[Start Records]

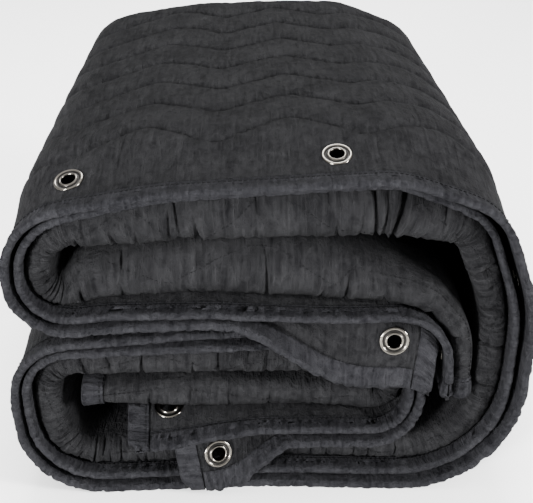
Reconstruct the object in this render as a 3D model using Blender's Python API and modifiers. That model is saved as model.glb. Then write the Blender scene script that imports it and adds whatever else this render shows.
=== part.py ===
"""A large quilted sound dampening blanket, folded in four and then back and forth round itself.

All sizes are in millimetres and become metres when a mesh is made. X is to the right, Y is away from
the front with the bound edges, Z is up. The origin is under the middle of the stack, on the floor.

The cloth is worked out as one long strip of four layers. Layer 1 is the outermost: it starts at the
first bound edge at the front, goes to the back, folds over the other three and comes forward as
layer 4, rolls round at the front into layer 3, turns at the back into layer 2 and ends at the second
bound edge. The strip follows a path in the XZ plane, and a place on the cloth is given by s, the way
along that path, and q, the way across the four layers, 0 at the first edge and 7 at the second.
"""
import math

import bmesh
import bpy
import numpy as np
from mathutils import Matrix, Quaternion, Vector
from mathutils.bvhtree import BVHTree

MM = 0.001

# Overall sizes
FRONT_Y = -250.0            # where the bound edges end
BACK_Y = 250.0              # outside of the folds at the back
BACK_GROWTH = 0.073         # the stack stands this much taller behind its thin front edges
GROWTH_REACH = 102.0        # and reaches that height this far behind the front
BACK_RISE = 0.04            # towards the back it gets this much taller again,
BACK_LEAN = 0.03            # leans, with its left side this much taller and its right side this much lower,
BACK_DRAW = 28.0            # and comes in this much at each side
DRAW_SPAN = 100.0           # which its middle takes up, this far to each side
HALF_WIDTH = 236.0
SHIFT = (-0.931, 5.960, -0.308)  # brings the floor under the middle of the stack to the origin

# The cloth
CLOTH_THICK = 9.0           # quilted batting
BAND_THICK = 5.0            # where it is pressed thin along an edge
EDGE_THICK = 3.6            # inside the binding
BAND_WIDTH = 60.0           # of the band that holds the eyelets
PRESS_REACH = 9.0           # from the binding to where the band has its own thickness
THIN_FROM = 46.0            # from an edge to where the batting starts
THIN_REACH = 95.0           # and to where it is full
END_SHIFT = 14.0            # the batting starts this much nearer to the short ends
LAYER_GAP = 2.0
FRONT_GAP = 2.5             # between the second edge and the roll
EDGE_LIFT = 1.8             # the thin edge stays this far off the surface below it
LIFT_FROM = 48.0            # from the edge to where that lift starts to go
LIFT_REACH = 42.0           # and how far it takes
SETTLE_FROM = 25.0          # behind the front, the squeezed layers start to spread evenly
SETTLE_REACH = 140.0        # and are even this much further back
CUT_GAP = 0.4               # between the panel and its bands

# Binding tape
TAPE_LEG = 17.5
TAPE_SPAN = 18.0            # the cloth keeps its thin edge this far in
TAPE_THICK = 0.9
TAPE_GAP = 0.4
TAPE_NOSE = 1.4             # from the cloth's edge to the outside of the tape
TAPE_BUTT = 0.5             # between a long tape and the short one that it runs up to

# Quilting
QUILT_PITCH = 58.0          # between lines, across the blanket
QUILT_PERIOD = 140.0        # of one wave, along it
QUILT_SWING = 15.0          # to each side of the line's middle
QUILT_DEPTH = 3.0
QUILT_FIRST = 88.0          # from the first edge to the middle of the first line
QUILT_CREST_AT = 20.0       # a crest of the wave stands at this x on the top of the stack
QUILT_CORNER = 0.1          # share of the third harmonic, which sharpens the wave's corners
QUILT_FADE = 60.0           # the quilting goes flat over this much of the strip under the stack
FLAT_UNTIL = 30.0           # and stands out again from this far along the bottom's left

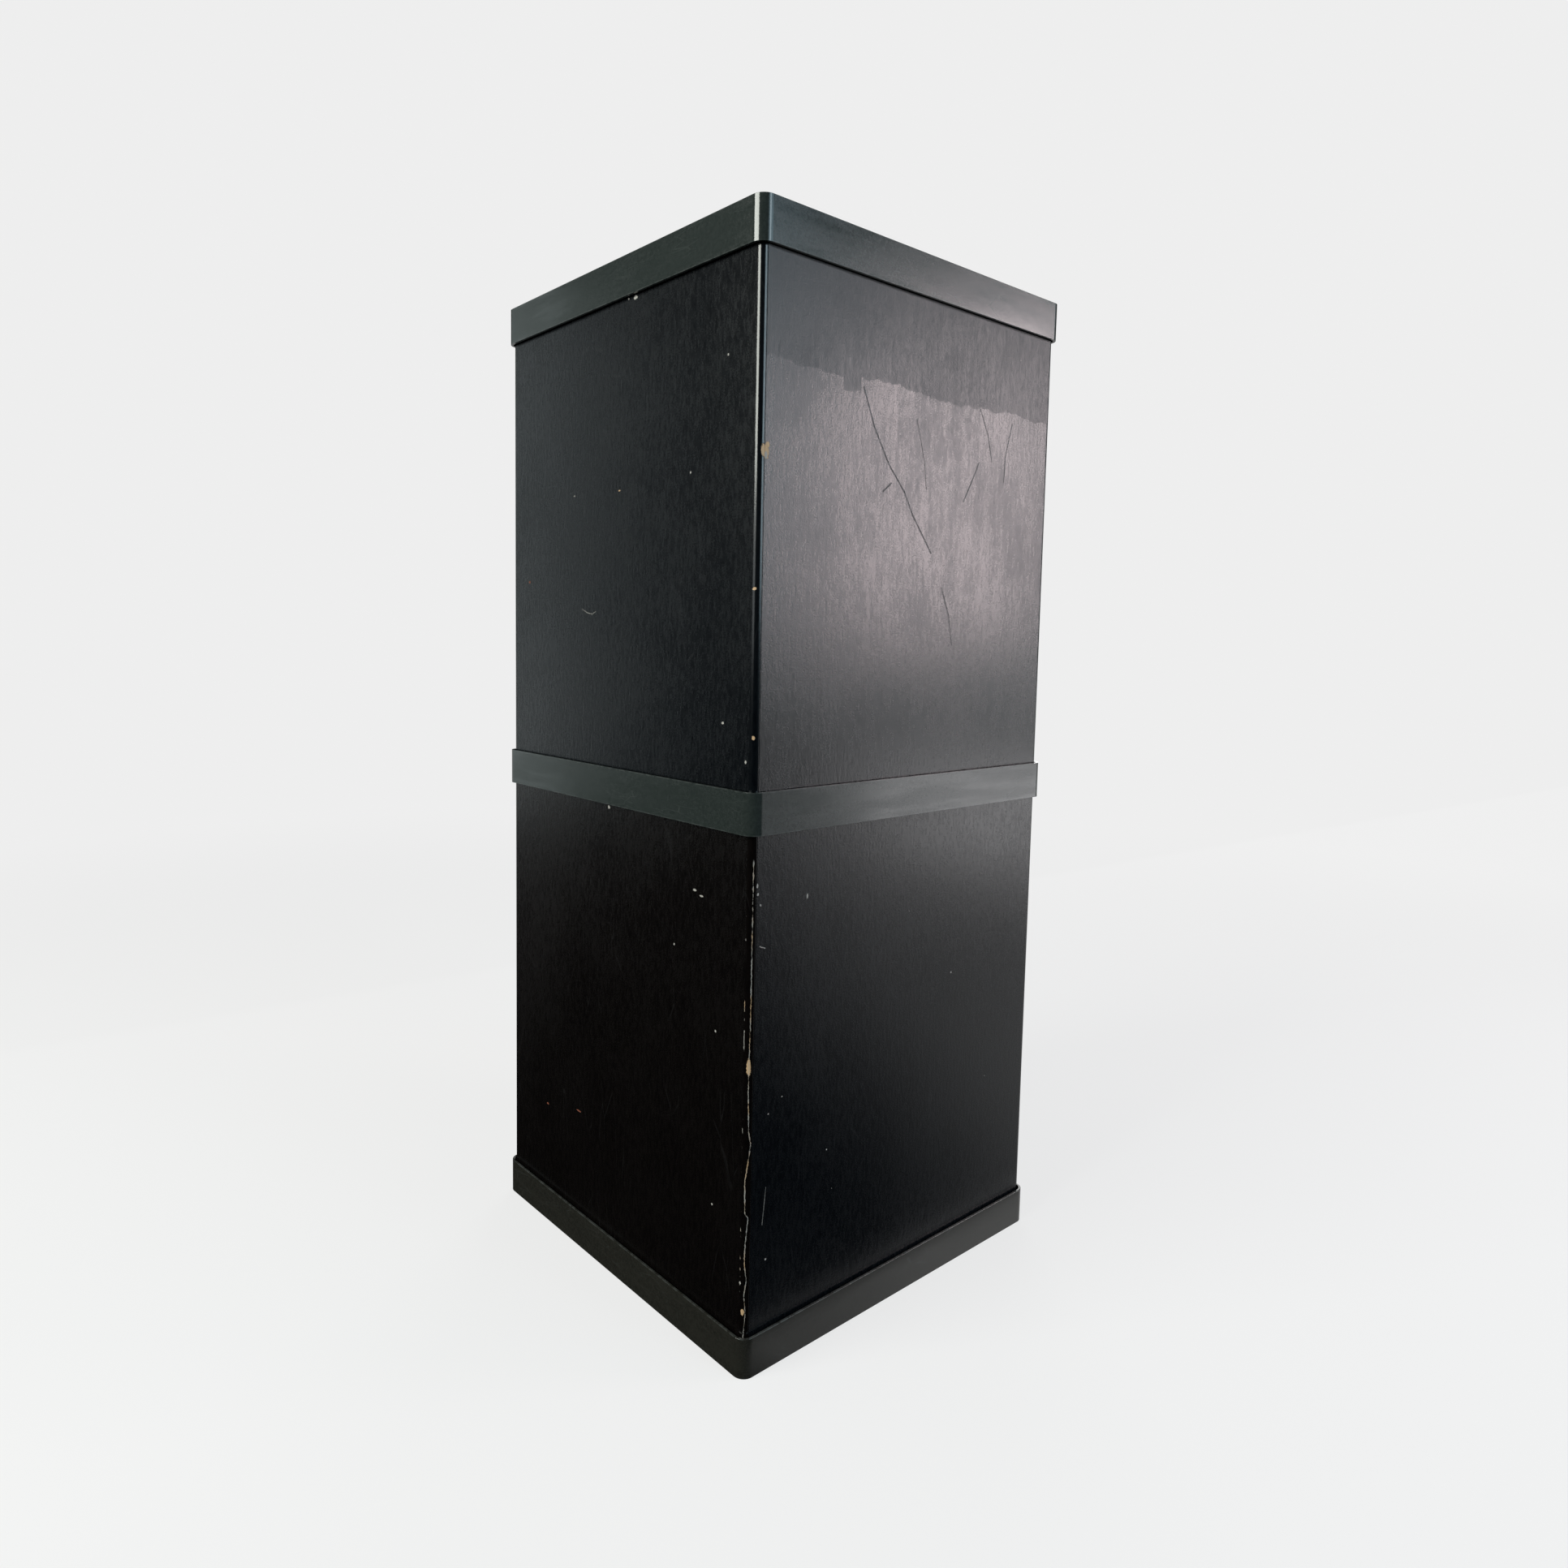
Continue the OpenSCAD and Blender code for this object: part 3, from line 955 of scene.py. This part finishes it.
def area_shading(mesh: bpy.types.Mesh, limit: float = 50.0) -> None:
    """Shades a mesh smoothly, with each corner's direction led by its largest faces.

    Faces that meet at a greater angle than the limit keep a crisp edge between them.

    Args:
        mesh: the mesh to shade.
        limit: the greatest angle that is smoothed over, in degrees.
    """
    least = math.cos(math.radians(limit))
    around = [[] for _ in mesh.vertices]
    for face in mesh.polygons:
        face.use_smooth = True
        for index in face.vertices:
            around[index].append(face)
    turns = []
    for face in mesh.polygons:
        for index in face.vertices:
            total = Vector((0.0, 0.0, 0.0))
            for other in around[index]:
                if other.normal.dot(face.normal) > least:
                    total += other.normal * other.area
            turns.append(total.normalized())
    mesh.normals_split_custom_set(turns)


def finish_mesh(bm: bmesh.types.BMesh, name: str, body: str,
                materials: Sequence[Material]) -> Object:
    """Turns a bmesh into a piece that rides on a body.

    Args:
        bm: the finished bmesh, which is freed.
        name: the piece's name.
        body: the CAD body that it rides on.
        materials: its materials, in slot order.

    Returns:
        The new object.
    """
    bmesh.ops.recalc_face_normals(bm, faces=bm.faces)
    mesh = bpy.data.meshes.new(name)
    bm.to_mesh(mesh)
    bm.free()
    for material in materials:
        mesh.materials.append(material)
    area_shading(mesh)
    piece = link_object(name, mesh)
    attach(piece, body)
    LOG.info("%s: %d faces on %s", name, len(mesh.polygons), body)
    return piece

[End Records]

— Exercise prompt —
Out of the preceding entries, pull every line containing the string "Blender".

— Exercise result —
Reconstruct the object in this render as a 3D model using Blender's Python API and modifiers. That model is saved as model.glb. Then write the Blender scene script that imports it and adds whatever else this render shows.
Continue the OpenSCAD and Blender code for this object: part 3, from line 955 of scene.py. This part finishes it.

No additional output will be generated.